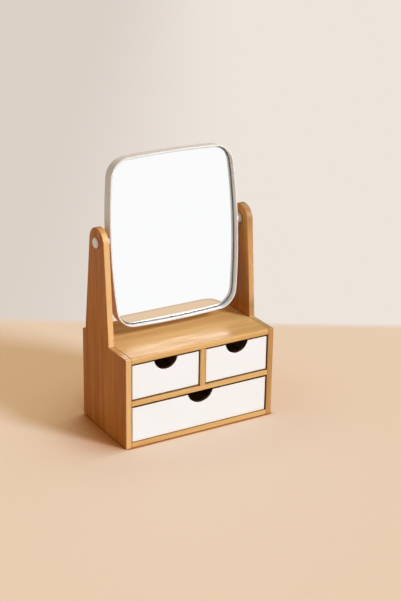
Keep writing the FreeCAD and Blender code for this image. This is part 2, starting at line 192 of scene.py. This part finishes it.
def makeBoardFaces(look):
    # which side of a board a point is on; Normal has X along the fibres, Y across, Z through the board
    group, given, out = newGroup(
        "boardFaces", [("Normal", "Vector", None)], [("Broad", "Float", None), ("End", "Float", None)])
    parts = addNode(group, "ShaderNodeSeparateXYZ", {0: given["Normal"]}).outputs
    through = calculate(group, "ABSOLUTE", parts["Z"])
    along = calculate(group, "ABSOLUTE", parts["X"])
    group.links.new(fadeBetween(group, through, *look["broad"]), out["Broad"])
    group.links.new(fadeBetween(group, along, *look["end"]), out["End"])
    return group


def makePaintedCreaseShade():
    # 1 deep inside joints, gaps and contact lines, 0 in the open: where the painted shade goes
    group, given, out = newGroup(
        "paintedCreaseShade", [("Reach", "Float", 0.003), ("Closed", "Float", 0.4), ("Open", "Float", 0.85)],
        [("Mask", "Float", None)])
    openness = addNode(group, "ShaderNodeAmbientOcclusion", {"Distance": given["Reach"]}, samples=6)
    group.links.new(fadeBetween(group, openness.outputs["AO"], given["Closed"], given["Open"], 1.0, 0.0),
                    out["Mask"])
    return group


boardGrain = makeBoardGrain(grainLook)
boardFaces = makeBoardFaces(faceLook)
edgeMask = makeEdgeMask(edgeLook)
paintedCreaseShade = makePaintedCreaseShade()
fineSurface = makeFineSurface(fineLook)
print("shared effects ready")


# materials

noiseRange = (0.3, 0.7)                             # nearly all of a noise lies between these values


def newMaterial(name, look):
    material = bpy.data.materials.new(name)
    material.use_nodes = True
    tree = material.node_tree
    shader = tree.nodes["Principled BSDF"]
    for socketName, value in look.get("shader", {}).items():
        shader.inputs[socketName].default_value = value
    return material, tree, shader


def addBump(tree, shader, height, strength, distance, normal=None):
    inputs = {"Height": height, "Strength": strength, "Distance": distance}
    if normal is not None:
        inputs["Normal"] = normal
    bump = addNode(tree, "ShaderNodeBump", inputs)
    tree.links.new(bump.outputs[0], shader.inputs["Normal"])


def addPaintedCreaseShade(tree, color, look):
    # painted shade: the crease tint multiplies the colour deep inside joints, gaps and contact lines
    crease = useGroup(tree, paintedCreaseShade, {"Reach": look["creaseReach"], "Closed": look["creaseRange"][0],
                                         "Open": look["creaseRange"][1]})
    return mixColors(tree, crease["Mask"], color, look["creaseShadeTint"], "MULTIPLY")


def paintedLightAndShadeByHeight(tree, place, stops):
    # painted light and shade: colour that changes with the height, in metres
    low, high = stops[0][0], stops[-1][0]
    height = addNode(tree, "ShaderNodeSeparateXYZ", {0: place}).outputs["Z"]
    share = addNode(tree, "ShaderNodeMapRange", {"Value": height, "From Min": low, "From Max": high})
    ramp = addNode(tree, "ShaderNodeValToRGB", {"Fac": share.outputs["Result"]})
    elements = ramp.color_ramp.elements
    while len(elements) < len(stops):
        elements.new(0.5)
    for element, (stopHeight, tint) in zip(elements, stops):
        element.position = (stopHeight - low) / (high - low)
        element.color = (*tint, 1.0)
    return ramp.outputs["Color"]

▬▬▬

*Work to complete*
Recite the full listing above exactly.

*Response to this exercise*
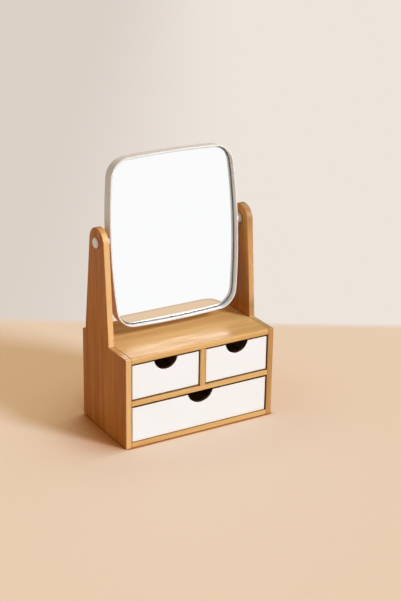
Keep writing the FreeCAD and Blender code for this image. This is part 2, starting at line 192 of scene.py. This part finishes it.
def makeBoardFaces(look):
    # which side of a board a point is on; Normal has X along the fibres, Y across, Z through the board
    group, given, out = newGroup(
        "boardFaces", [("Normal", "Vector", None)], [("Broad", "Float", None), ("End", "Float", None)])
    parts = addNode(group, "ShaderNodeSeparateXYZ", {0: given["Normal"]}).outputs
    through = calculate(group, "ABSOLUTE", parts["Z"])
    along = calculate(group, "ABSOLUTE", parts["X"])
    group.links.new(fadeBetween(group, through, *look["broad"]), out["Broad"])
    group.links.new(fadeBetween(group, along, *look["end"]), out["End"])
    return group


def makePaintedCreaseShade():
    # 1 deep inside joints, gaps and contact lines, 0 in the open: where the painted shade goes
    group, given, out = newGroup(
        "paintedCreaseShade", [("Reach", "Float", 0.003), ("Closed", "Float", 0.4), ("Open", "Float", 0.85)],
        [("Mask", "Float", None)])
    openness = addNode(group, "ShaderNodeAmbientOcclusion", {"Distance": given["Reach"]}, samples=6)
    group.links.new(fadeBetween(group, openness.outputs["AO"], given["Closed"], given["Open"], 1.0, 0.0),
                    out["Mask"])
    return group


boardGrain = makeBoardGrain(grainLook)
boardFaces = makeBoardFaces(faceLook)
edgeMask = makeEdgeMask(edgeLook)
paintedCreaseShade = makePaintedCreaseShade()
fineSurface = makeFineSurface(fineLook)
print("shared effects ready")


# materials

noiseRange = (0.3, 0.7)                             # nearly all of a noise lies between these values


def newMaterial(name, look):
    material = bpy.data.materials.new(name)
    material.use_nodes = True
    tree = material.node_tree
    shader = tree.nodes["Principled BSDF"]
    for socketName, value in look.get("shader", {}).items():
        shader.inputs[socketName].default_value = value
    return material, tree, shader


def addBump(tree, shader, height, strength, distance, normal=None):
    inputs = {"Height": height, "Strength": strength, "Distance": distance}
    if normal is not None:
        inputs["Normal"] = normal
    bump = addNode(tree, "ShaderNodeBump", inputs)
    tree.links.new(bump.outputs[0], shader.inputs["Normal"])


def addPaintedCreaseShade(tree, color, look):
    # painted shade: the crease tint multiplies the colour deep inside joints, gaps and contact lines
    crease = useGroup(tree, paintedCreaseShade, {"Reach": look["creaseReach"], "Closed": look["creaseRange"][0],
                                         "Open": look["creaseRange"][1]})
    return mixColors(tree, crease["Mask"], color, look["creaseShadeTint"], "MULTIPLY")


def paintedLightAndShadeByHeight(tree, place, stops):
    # painted light and shade: colour that changes with the height, in metres
    low, high = stops[0][0], stops[-1][0]
    height = addNode(tree, "ShaderNodeSeparateXYZ", {0: place}).outputs["Z"]
    share = addNode(tree, "ShaderNodeMapRange", {"Value": height, "From Min": low, "From Max": high})
    ramp = addNode(tree, "ShaderNodeValToRGB", {"Fac": share.outputs["Result"]})
    elements = ramp.color_ramp.elements
    while len(elements) < len(stops):
        elements.new(0.5)
    for element, (stopHeight, tint) in zip(elements, stops):
        element.position = (stopHeight - low) / (high - low)
        element.color = (*tint, 1.0)
    return ramp.outputs["Color"]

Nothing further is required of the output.